● Work instructions
The exercise asks for every line of the data to be reproduced exactly.

● Provided material
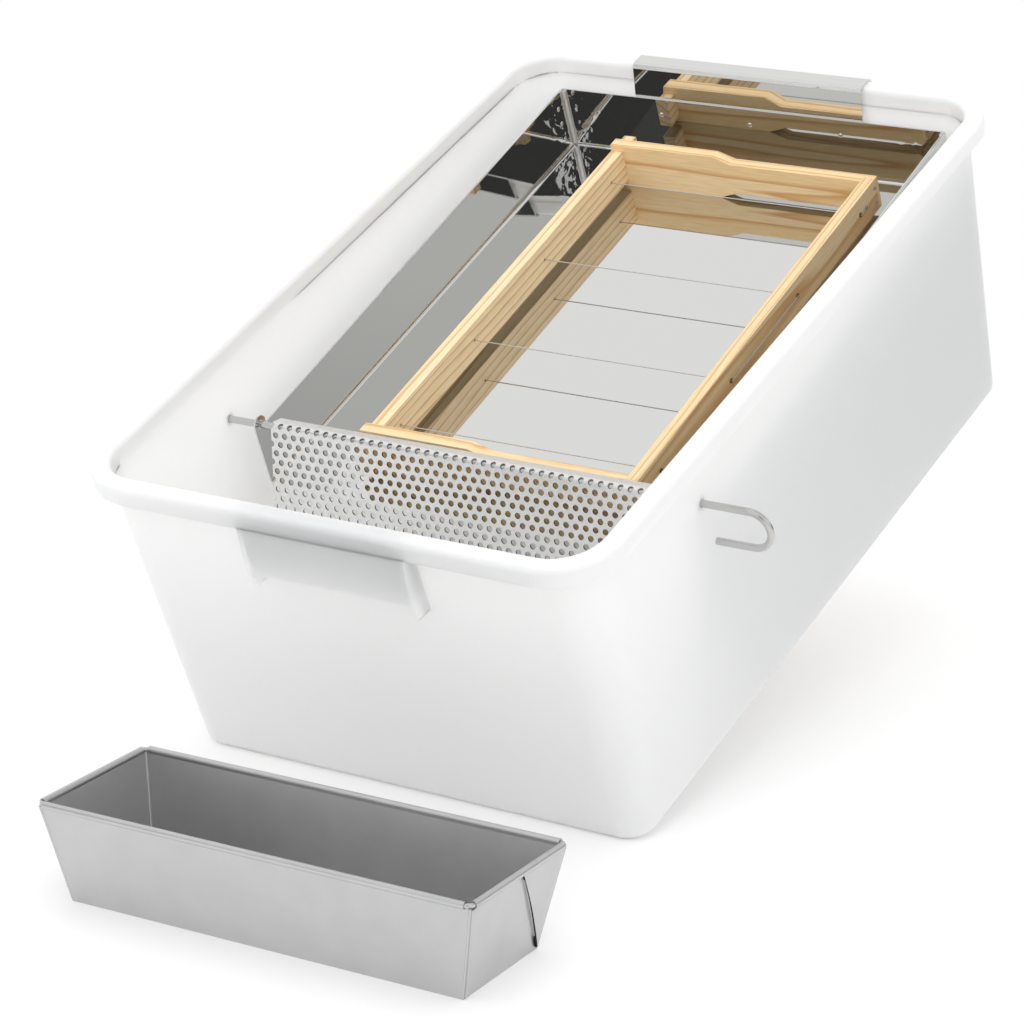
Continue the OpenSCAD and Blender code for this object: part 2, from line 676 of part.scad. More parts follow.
module tin_body() color("DarkGray") in_tin() difference() {
    union() {
        difference() {
            tin_form(0, 0);
            tin_form(tin_t, tin_t);
            translate([-tin_l, -tin_w, tin_rim_z]) cube([2 * tin_l, 2 * tin_w, tin_h]);
        }
        end_flaps();
        rim_rolls();
    }
    rim_path(rim_wire_d / 2 + curl_gap);
}

// The wire in the rolled rim shows at the open corners
module tin_rim_wire() color("Silver") in_tin() rim_path(rim_wire_d / 2);

tub();
tub_rim();
support_block();
support_rod();
wax_tray();
rear_hanger();
hanger_rivets();
corner_rivets();
strainer();
frame_top_bar();
frame_bottom_bar();
frame_side_bar_front();
frame_side_bar_rear();
frame_wire();
top_bar_eyelets();
bottom_bar_eyelets();
top_bar_nails();
bottom_bar_nails();
wire_tack();
tin_body();
tin_rim_wire();
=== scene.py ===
import bpy
import bmesh
import math
from mathutils import Matrix, Vector


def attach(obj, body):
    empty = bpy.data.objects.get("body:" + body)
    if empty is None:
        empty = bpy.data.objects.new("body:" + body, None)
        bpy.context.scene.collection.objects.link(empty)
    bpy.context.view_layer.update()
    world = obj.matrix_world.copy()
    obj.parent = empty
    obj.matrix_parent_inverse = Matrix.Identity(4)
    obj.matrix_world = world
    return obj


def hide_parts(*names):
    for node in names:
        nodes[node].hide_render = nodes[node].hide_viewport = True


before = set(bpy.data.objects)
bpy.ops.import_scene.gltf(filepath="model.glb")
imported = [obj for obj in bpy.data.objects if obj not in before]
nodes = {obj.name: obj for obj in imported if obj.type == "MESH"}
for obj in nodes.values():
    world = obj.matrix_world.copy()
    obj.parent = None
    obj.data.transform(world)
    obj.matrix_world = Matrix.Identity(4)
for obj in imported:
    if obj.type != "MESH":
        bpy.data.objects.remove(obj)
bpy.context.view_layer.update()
print("frame loaded:", len(nodes), "nodes")

millimetre = 0.001

# Where things stand: the tub is raised behind by its block, the tray and the comb frame lie in it, and
# the tin is on the ground. The shift centres the whole, and the lift sets the tilted tub's foot on the
# ground. Lengths in millimetres, angles in degrees.
places = {
    "shift": (-18.1682, -122.657, 0), "lift": -2.2285, "tubTilt": 19.7, "tray": (0, 120.5, 141),
    "trayPitch": 3.2, "comb": (-95.5, 30.5, 1), "tin": (63.5, -218.5, 0), "tinTurn": 1.6,
}


def turned(angle, axis):
    return Matrix.Rotation(math.radians(angle), 4, axis)


onGround = Matrix.Translation(places["shift"])
inTub = Matrix.Translation((0, 0, places["lift"])) @ onGround @ turned(places["tubTilt"], "X")
inTray = inTub @ Matrix.Translation(places["tray"]) @ turned(places["trayPitch"], "X")
inComb = inTray @ Matrix.Translation(places["comb"])
inTin = onGround @ Matrix.Translation(places["tin"]) @ turned(places["tinTurn"], "Z")
trayOrigin = [v * millimetre for v in inTray.translation]
trayLean = places["tubTilt"] + places["trayPitch"]


def linearColour(hexCode):
    parts = [int(hexCode[i:i + 2], 16) / 255 for i in (1, 3, 5)]
    return [c / 12.92 if c <= 0.04045 else ((c + 0.055) / 1.055) ** 2.4 for c in parts] + [1.0]


def perMetre(sizeMm):
    # texture scale for a feature of that size
    return 1 / (sizeMm * millimetre)


def addNode(tree, kind, settings=None, links=None):
    node = tree.nodes.new(kind)
    for key, value in (settings or {}).items():
        if isinstance(key, int) or key in node.inputs:
            node.inputs[key].default_value = value
        else:
            setattr(node, key, value)
    for key, source in (links or {}).items():
        tree.links.new(source, node.inputs[key])
    return node


def startMaterial(name):
    material = bpy.data.materials.new(name)
    material.use_nodes = True
    tree = material.node_tree
    tree.nodes.clear()
    shader = addNode(tree, "ShaderNodeBsdfPrincipled")
    addNode(tree, "ShaderNodeOutputMaterial", links={"Surface": shader.outputs["BSDF"]})
    place = addNode(tree, "ShaderNodeTexCoord").outputs["Object"]
    return material, tree, shader, place


def setRamp(ramp, stops):
    elements = ramp.color_ramp.elements
    while len(elements) < len(stops):
        elements.new(0.5)
    for element, (position, colour) in zip(elements, stops):
        element.position = position
        element.color = linearColour(colour)


def varyGloss(tree, shader, pattern, smoothest, roughest):
    # the gloss follows a pattern between two roughnesses
    gloss = addNode(tree, "ShaderNodeMapRange", {"To Min": smoothest, "To Max": roughest},
                    {"Value": pattern})
    tree.links.new(gloss.outputs["Result"], shader.inputs["Roughness"])


def finish(tree, shader, height, strength, depthMm, easeMm=0.0):
    # a bump over edges that are eased by a small radius
    links = {"Height": height}
    if easeMm:
        links["Normal"] = addNode(tree, "ShaderNodeBevel",
                                  {"samples": 4, "Radius": easeMm * millimetre}).outputs["Normal"]
    bump = addNode(tree, "ShaderNodeBump", {"Strength": strength, "Distance": depthMm * millimetre}, links)
    tree.links.new(bump.outputs["Normal"], shader.inputs["Normal"])


# Polypropylene, injection moulded in its natural white. Light goes some way into it, so its shades are
# soft and thin ribs glow; the skin has a fine eggshell gloss and is very slightly wavy from cooling.
tubLook = {
    "colour": "#FBFBFA", "cool": "#F8F8F7", "flowMm": 160, "glow": 0.9, "glowMm": 26,
    "glowColour": (1.0, 0.98, 0.95), "index": 1.49, "smoothest": 0.37, "roughest": 0.49, "grainMm": 0.9,
    "sinkMm": 70, "sinkShare": 12.0, "bump": 0.25, "bumpMm": 0.03, "easeMm": 0.6,
}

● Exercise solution
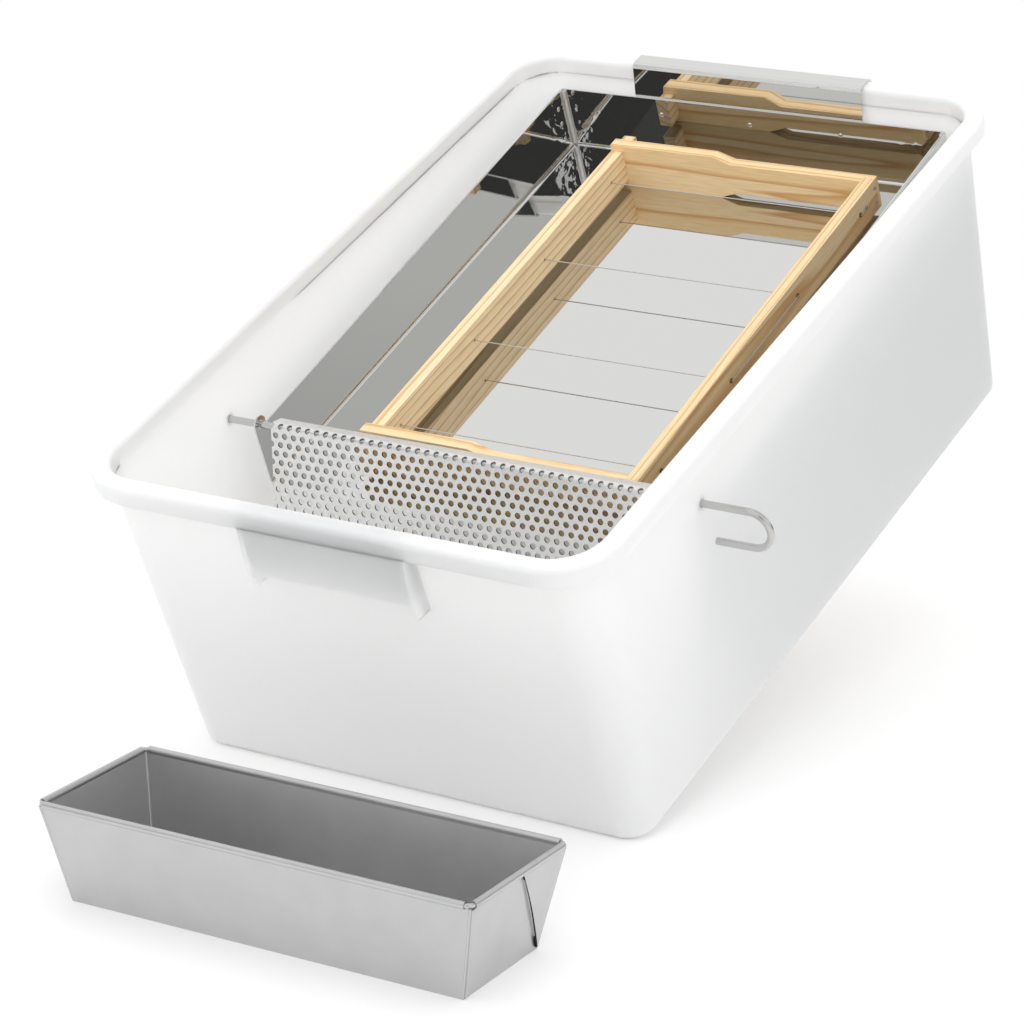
Continue the OpenSCAD and Blender code for this object: part 2, from line 676 of part.scad. More parts follow.
module tin_body() color("DarkGray") in_tin() difference() {
    union() {
        difference() {
            tin_form(0, 0);
            tin_form(tin_t, tin_t);
            translate([-tin_l, -tin_w, tin_rim_z]) cube([2 * tin_l, 2 * tin_w, tin_h]);
        }
        end_flaps();
        rim_rolls();
    }
    rim_path(rim_wire_d / 2 + curl_gap);
}

// The wire in the rolled rim shows at the open corners
module tin_rim_wire() color("Silver") in_tin() rim_path(rim_wire_d / 2);

tub();
tub_rim();
support_block();
support_rod();
wax_tray();
rear_hanger();
hanger_rivets();
corner_rivets();
strainer();
frame_top_bar();
frame_bottom_bar();
frame_side_bar_front();
frame_side_bar_rear();
frame_wire();
top_bar_eyelets();
bottom_bar_eyelets();
top_bar_nails();
bottom_bar_nails();
wire_tack();
tin_body();
tin_rim_wire();
=== scene.py ===
import bpy
import bmesh
import math
from mathutils import Matrix, Vector


def attach(obj, body):
    empty = bpy.data.objects.get("body:" + body)
    if empty is None:
        empty = bpy.data.objects.new("body:" + body, None)
        bpy.context.scene.collection.objects.link(empty)
    bpy.context.view_layer.update()
    world = obj.matrix_world.copy()
    obj.parent = empty
    obj.matrix_parent_inverse = Matrix.Identity(4)
    obj.matrix_world = world
    return obj


def hide_parts(*names):
    for node in names:
        nodes[node].hide_render = nodes[node].hide_viewport = True


before = set(bpy.data.objects)
bpy.ops.import_scene.gltf(filepath="model.glb")
imported = [obj for obj in bpy.data.objects if obj not in before]
nodes = {obj.name: obj for obj in imported if obj.type == "MESH"}
for obj in nodes.values():
    world = obj.matrix_world.copy()
    obj.parent = None
    obj.data.transform(world)
    obj.matrix_world = Matrix.Identity(4)
for obj in imported:
    if obj.type != "MESH":
        bpy.data.objects.remove(obj)
bpy.context.view_layer.update()
print("frame loaded:", len(nodes), "nodes")

millimetre = 0.001

# Where things stand: the tub is raised behind by its block, the tray and the comb frame lie in it, and
# the tin is on the ground. The shift centres the whole, and the lift sets the tilted tub's foot on the
# ground. Lengths in millimetres, angles in degrees.
places = {
    "shift": (-18.1682, -122.657, 0), "lift": -2.2285, "tubTilt": 19.7, "tray": (0, 120.5, 141),
    "trayPitch": 3.2, "comb": (-95.5, 30.5, 1), "tin": (63.5, -218.5, 0), "tinTurn": 1.6,
}


def turned(angle, axis):
    return Matrix.Rotation(math.radians(angle), 4, axis)


onGround = Matrix.Translation(places["shift"])
inTub = Matrix.Translation((0, 0, places["lift"])) @ onGround @ turned(places["tubTilt"], "X")
inTray = inTub @ Matrix.Translation(places["tray"]) @ turned(places["trayPitch"], "X")
inComb = inTray @ Matrix.Translation(places["comb"])
inTin = onGround @ Matrix.Translation(places["tin"]) @ turned(places["tinTurn"], "Z")
trayOrigin = [v * millimetre for v in inTray.translation]
trayLean = places["tubTilt"] + places["trayPitch"]


def linearColour(hexCode):
    parts = [int(hexCode[i:i + 2], 16) / 255 for i in (1, 3, 5)]
    return [c / 12.92 if c <= 0.04045 else ((c + 0.055) / 1.055) ** 2.4 for c in parts] + [1.0]


def perMetre(sizeMm):
    # texture scale for a feature of that size
    return 1 / (sizeMm * millimetre)


def addNode(tree, kind, settings=None, links=None):
    node = tree.nodes.new(kind)
    for key, value in (settings or {}).items():
        if isinstance(key, int) or key in node.inputs:
            node.inputs[key].default_value = value
        else:
            setattr(node, key, value)
    for key, source in (links or {}).items():
        tree.links.new(source, node.inputs[key])
    return node


def startMaterial(name):
    material = bpy.data.materials.new(name)
    material.use_nodes = True
    tree = material.node_tree
    tree.nodes.clear()
    shader = addNode(tree, "ShaderNodeBsdfPrincipled")
    addNode(tree, "ShaderNodeOutputMaterial", links={"Surface": shader.outputs["BSDF"]})
    place = addNode(tree, "ShaderNodeTexCoord").outputs["Object"]
    return material, tree, shader, place


def setRamp(ramp, stops):
    elements = ramp.color_ramp.elements
    while len(elements) < len(stops):
        elements.new(0.5)
    for element, (position, colour) in zip(elements, stops):
        element.position = position
        element.color = linearColour(colour)


def varyGloss(tree, shader, pattern, smoothest, roughest):
    # the gloss follows a pattern between two roughnesses
    gloss = addNode(tree, "ShaderNodeMapRange", {"To Min": smoothest, "To Max": roughest},
                    {"Value": pattern})
    tree.links.new(gloss.outputs["Result"], shader.inputs["Roughness"])


def finish(tree, shader, height, strength, depthMm, easeMm=0.0):
    # a bump over edges that are eased by a small radius
    links = {"Height": height}
    if easeMm:
        links["Normal"] = addNode(tree, "ShaderNodeBevel",
                                  {"samples": 4, "Radius": easeMm * millimetre}).outputs["Normal"]
    bump = addNode(tree, "ShaderNodeBump", {"Strength": strength, "Distance": depthMm * millimetre}, links)
    tree.links.new(bump.outputs["Normal"], shader.inputs["Normal"])


# Polypropylene, injection moulded in its natural white. Light goes some way into it, so its shades are
# soft and thin ribs glow; the skin has a fine eggshell gloss and is very slightly wavy from cooling.
tubLook = {
    "colour": "#FBFBFA", "cool": "#F8F8F7", "flowMm": 160, "glow": 0.9, "glowMm": 26,
    "glowColour": (1.0, 0.98, 0.95), "index": 1.49, "smoothest": 0.37, "roughest": 0.49, "grainMm": 0.9,
    "sinkMm": 70, "sinkShare": 12.0, "bump": 0.25, "bumpMm": 0.03, "easeMm": 0.6,
}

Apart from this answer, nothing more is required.